I recognize that recent months have been really hard…I recognize the fact that life has felt overwhelming…It has been unpredictable and difficult to manage…I am being impacted by this every single day in conscious and obvious ways…Other times it’s like a slow energy and emotional leak that is constantly happening in the background…Some days I’m able to manage this really, really well…Some days I’m able to navigate this without being overwhelmed…Other times it just becomes too much…I can’t focus…I’m distracted…Navigating the day feels much harder than it should be…There are even times where I completely break down…When the combination of all of these thoughts and all of these emotions become too much for me to navigate…Just become too much for me to manage…It becomes overwhelming…It feels like it is way too much for me to manage…When I’m overwhelmed like this…It feels like a failure…When I feel overwhelmed like this…It feels like I am breaking down…I’m overwhelmed and it feels like there’s no way out…I give myself permission to recognize that it is OK for me to admit that this is too much…It is OK for me to feel like I am breaking down because this really is a lot…This really is overwhelming…I give myself permission to take care of myself when I’m overwhelmed…I give myself permission to take care of myself when it feels like it is too much…I give myself permission to do what I need to do to take care of myself…Because in a moment like this…It’s OK to put myself first…In a moment like this, it’s OK to take care of myself…Even though this feels like it’s going to last forever…It’s not actually going to last forever…Even though this feels like it is completely overwhelming….It is something that I can and will survive…I give myself permission to admit this is hard…I give myself permission to take care of myself…I give myself permission to know that this isn’t going to last forever.
My life is impacted by things that are outside of my control…There are things that I depend on…Sometimes I don’t have access to these things…Other people make mistakes…Systems break down…The systems and services that I build my life upon can run into all sorts of trouble…When I have this sort of trouble it disrupts everything…I can’t do what I need to do…I have to waste time trying to solve the problem…Sometimes there’s nothing I can do, and I’m just dependent upon someone else…It is so frustrating because when things are mission critical…It makes my life much harder when they are not working…And when this happens, I feel overwhelmed…I feel angry…I feel frustrated…I feel betrayed…It makes it really hard for me to see straight…It makes it really hard for me to think straight…It makes it really hard for me because it affects in every single part of my life…I give myself permission to hear all of these emotions…To know that these emotions want what’s best for me…They just want me to be safe…They want me to be healthy…They want me to be cared for…I give myself permission to hear these emotions…At the same time, I can recognize that this is not the end of the world…It is making my life harder…It is making my life more complicated…But I will get through this….It will not last forever even though it feels like it is lasting forever right now.
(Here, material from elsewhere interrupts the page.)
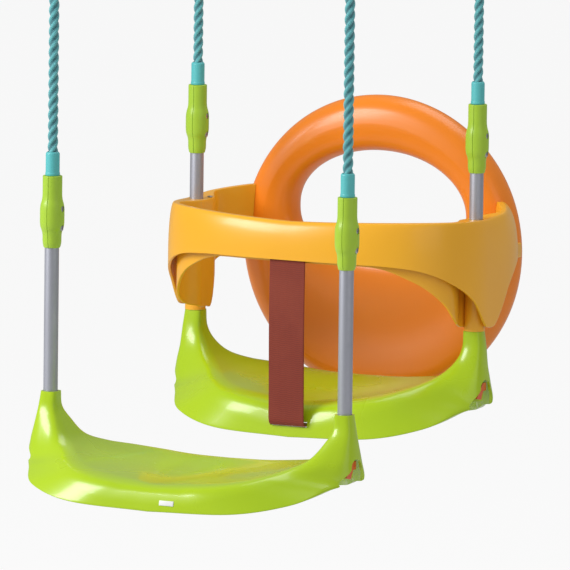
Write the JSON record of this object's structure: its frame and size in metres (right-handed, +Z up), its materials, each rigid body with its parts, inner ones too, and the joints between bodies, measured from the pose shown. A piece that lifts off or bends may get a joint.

I recognize the fact that I was really emotional…I recognize that I was really overwhelmed…I recognize the fact that my emotions really got the better of me…And because I was so emotional, I acted hastily…I acted thoughtlessly which led to me behaving in a very unkind way…Unfortunately, what is done is done…Acting how I acted might’ve harmed a relationship and that’s hard…I pride myself in being thoughtful…I pride myself in being deliberate…I pride myself in having control of my emotions…In the moment I knew I was too emotional to respond…And still I let my emotions get the better of me…I know I can do better…I know I should have done better…Now the best that I can do is to take responsibility for my choices…And take responsibility for my actions…Learn from the moment and to give myself permission to do better in the future…Learning from the mistake without living in the mistake.
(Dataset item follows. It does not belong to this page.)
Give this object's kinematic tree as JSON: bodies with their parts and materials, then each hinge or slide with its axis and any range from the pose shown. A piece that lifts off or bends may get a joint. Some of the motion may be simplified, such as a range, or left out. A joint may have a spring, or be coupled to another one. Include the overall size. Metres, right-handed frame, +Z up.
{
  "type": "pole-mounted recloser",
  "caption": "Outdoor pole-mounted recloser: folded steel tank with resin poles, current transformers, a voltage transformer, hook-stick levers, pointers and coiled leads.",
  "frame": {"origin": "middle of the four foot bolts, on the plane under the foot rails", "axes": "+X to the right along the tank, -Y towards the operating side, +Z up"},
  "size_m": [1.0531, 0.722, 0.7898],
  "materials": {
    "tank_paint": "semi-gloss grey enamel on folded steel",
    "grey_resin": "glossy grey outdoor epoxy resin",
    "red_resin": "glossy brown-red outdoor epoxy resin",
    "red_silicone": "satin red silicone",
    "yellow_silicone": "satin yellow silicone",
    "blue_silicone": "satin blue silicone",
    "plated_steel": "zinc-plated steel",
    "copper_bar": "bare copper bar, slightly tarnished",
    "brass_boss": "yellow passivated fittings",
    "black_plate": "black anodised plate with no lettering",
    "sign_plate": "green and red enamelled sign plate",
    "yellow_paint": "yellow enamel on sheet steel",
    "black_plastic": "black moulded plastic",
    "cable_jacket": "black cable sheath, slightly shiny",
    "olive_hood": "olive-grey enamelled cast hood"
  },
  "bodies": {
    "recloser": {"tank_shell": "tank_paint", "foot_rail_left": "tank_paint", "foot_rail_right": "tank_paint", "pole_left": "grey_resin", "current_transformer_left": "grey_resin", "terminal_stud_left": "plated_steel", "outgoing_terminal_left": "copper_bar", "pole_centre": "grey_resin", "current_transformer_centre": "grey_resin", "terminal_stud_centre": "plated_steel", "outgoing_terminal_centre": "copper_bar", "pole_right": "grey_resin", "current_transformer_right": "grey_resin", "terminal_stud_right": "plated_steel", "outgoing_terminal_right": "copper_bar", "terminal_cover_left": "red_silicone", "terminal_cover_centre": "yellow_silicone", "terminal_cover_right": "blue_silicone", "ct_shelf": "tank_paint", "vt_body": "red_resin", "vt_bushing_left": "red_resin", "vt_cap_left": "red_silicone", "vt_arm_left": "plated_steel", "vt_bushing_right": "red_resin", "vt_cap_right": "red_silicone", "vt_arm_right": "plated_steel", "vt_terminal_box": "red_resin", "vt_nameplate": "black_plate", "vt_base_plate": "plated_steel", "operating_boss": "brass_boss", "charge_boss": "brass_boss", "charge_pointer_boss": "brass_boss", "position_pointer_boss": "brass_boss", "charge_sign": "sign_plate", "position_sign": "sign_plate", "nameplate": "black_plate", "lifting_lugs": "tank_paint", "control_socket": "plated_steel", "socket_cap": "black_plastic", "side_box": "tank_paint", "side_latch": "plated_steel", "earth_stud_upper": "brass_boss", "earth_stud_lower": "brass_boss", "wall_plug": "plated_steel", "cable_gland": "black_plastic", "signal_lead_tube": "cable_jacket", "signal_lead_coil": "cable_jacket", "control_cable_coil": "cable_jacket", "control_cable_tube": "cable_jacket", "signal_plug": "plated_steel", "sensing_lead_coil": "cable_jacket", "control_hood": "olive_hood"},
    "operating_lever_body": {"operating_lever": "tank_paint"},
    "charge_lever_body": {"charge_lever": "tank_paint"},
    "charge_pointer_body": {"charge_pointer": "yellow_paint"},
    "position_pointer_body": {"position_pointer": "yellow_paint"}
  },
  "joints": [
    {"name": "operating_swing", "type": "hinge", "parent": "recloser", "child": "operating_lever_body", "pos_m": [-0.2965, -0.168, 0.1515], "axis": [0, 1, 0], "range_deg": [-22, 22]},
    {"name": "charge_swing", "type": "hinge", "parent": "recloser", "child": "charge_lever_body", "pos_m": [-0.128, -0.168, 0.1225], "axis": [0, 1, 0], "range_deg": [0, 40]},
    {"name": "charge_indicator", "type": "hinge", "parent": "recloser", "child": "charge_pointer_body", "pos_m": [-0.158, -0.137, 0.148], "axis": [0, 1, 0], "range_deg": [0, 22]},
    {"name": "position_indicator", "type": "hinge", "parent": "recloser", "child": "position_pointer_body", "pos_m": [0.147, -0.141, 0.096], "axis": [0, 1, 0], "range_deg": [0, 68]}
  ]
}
I’m really emotional right now…My emotions are really big…I hear the emotions…I understand that they’re trying to give me information…I know they want me to be aware…I also recognize I am not solely my emotions…My entire experience isn’t this feeling…I give myself permission to feel the emotion and let it go…I give myself permission to feel the emotion and to pass through it…The emotion is just information…It does not define me…It is not me…It’s just what I’m experiencing right now…I give myself permission to allow the emotion to pass without having to live in it forever…Knowing that it is just information…And I do not have to remain in this temporary emotional state.
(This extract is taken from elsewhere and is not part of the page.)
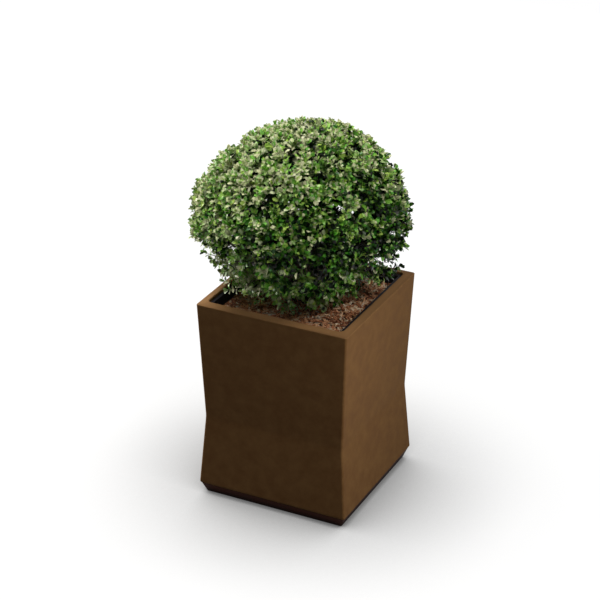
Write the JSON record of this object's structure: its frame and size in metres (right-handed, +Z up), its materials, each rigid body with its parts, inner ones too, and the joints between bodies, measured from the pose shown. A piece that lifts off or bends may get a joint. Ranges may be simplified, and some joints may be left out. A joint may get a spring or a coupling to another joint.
{
  "type": "planter",
  "caption": "Square floor planter with a drawn-in waist, a recessed plinth on levelling feet, and a lift-out liner planted with a clipped round shrub.",
  "frame": {"origin": "on the ground, under the middle of the square shell", "axes": "+Z up, -Y towards the front, +X to the right; the shell's sides lie square to X and Y"},
  "size_m": [0.856, 0.856, 1.468],
  "materials": {
    "shell": "matte",
    "plinth": "matte",
    "liner": "satin",
    "brass_insert": "satin",
    "steel": "satin",
    "pad": "matte",
    "drain_fitting": "satin",
    "drain_rubber": "matte",
    "fleece": "matte",
    "soil": "matte",
    "roots": "matte",
    "bark": "matte",
    "stems": "matte",
    "leaves": "satin"
  },
  "bodies": {
    "planter_body": {"outer_shell": "shell", "base_plinth": "plinth", "plinth_screws": "steel", "foot_inserts": "brass_insert", "drain_bushing": "drain_fitting", "drain_gasket": "drain_rubber", "drain_locknut": "drain_fitting"},
    "levelling_foot_1": {"foot_pad_1": "pad", "foot_stud_1": "steel"},
    "levelling_foot_2": {"foot_pad_2": "pad", "foot_stud_2": "steel"},
    "levelling_foot_3": {"foot_pad_3": "pad", "foot_stud_3": "steel"},
    "levelling_foot_4": {"foot_pad_4": "pad", "foot_stud_4": "steel"},
    "plug": {"drain_plug": "drain_rubber"},
    "planted_liner": {"liner": "liner", "liner_fleece": "fleece", "soil": "soil", "root_ball": "roots", "mulch": "bark", "shrub_stems": "stems", "foliage_crown": "leaves"}
  },
  "joints": [
    {"name": "foot_screw_1", "type": "slide", "parent": "planter_body", "child": "levelling_foot_1", "axis": [0, 0, -1], "range_m": [0, 0.008]},
    {"name": "foot_screw_2", "type": "slide", "parent": "planter_body", "child": "levelling_foot_2", "axis": [0, 0, -1], "range_m": [0, 0.008]},
    {"name": "foot_screw_3", "type": "slide", "parent": "planter_body", "child": "levelling_foot_3", "axis": [0, 0, -1], "range_m": [0, 0.008]},
    {"name": "foot_screw_4", "type": "slide", "parent": "planter_body", "child": "levelling_foot_4", "axis": [0, 0, -1], "range_m": [0, 0.008]},
    {"name": "plug_pull", "type": "slide", "parent": "planter_body", "child": "plug", "axis": [0, 0, 1], "range_m": [0, 0.035]},
    {"name": "liner_lift", "type": "slide", "parent": "planter_body", "child": "planted_liner", "axis": [0, 0, 1], "range_m": [0, 0.46]}
  ]
}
I recognize that I compare myself to others…It isn’t necessarily a bad thing to be drawing a comparison…Looking to others as a way to learn…Looking to others to see a possible way forward…Looking to others is a way of seeing what is possible…But it’s easy for me to fall into the trap of using how others are presenting themselves as the standard that I am holding myself to…As the measurement as to whether or not I am doing a good job…As a way of seeing if I am being successful at life…The problem with doing this is it is not a fair comparison…I am not comparing like for like…I am comparing how other people are presenting themselves with what I am experiencing inside my own head…With what I am feeling inside my own heart…That is not a fair comparison…Everyone is trying to put on a brave face…Everyone is trying to show their lives at their best…So what others are presenting is not a full representation of their experience…And when I make this sort of comparison…I’m not treating myself kindly…Because it is not a fair comparison…When I look at other people’s social media feeds and feel bad…It’s because I am comparing my true self to their presentation of what their life is like…I give myself permission to be easy with myself…I give myself permission to recognize the truth about the way people present themselves in the world…I want to continue to strive for better…I want to be healthier…I want to be more successful…Comparing myself to others is not a useful way of doing that…I give myself permission to let go of the comparison…I recognize that sort of comparison is not fair to myself…This does not mean I’m going to stop trying…This does not mean I’m going to stop improving…It simply means I’m going to choose a more accurate comparison to see if I am achieving my goals…It is time for me to compare myself to myself and no one else…I can do this honestly…I can do this fairly…I can do this and keep evolving without being overwhelmed by the comparison.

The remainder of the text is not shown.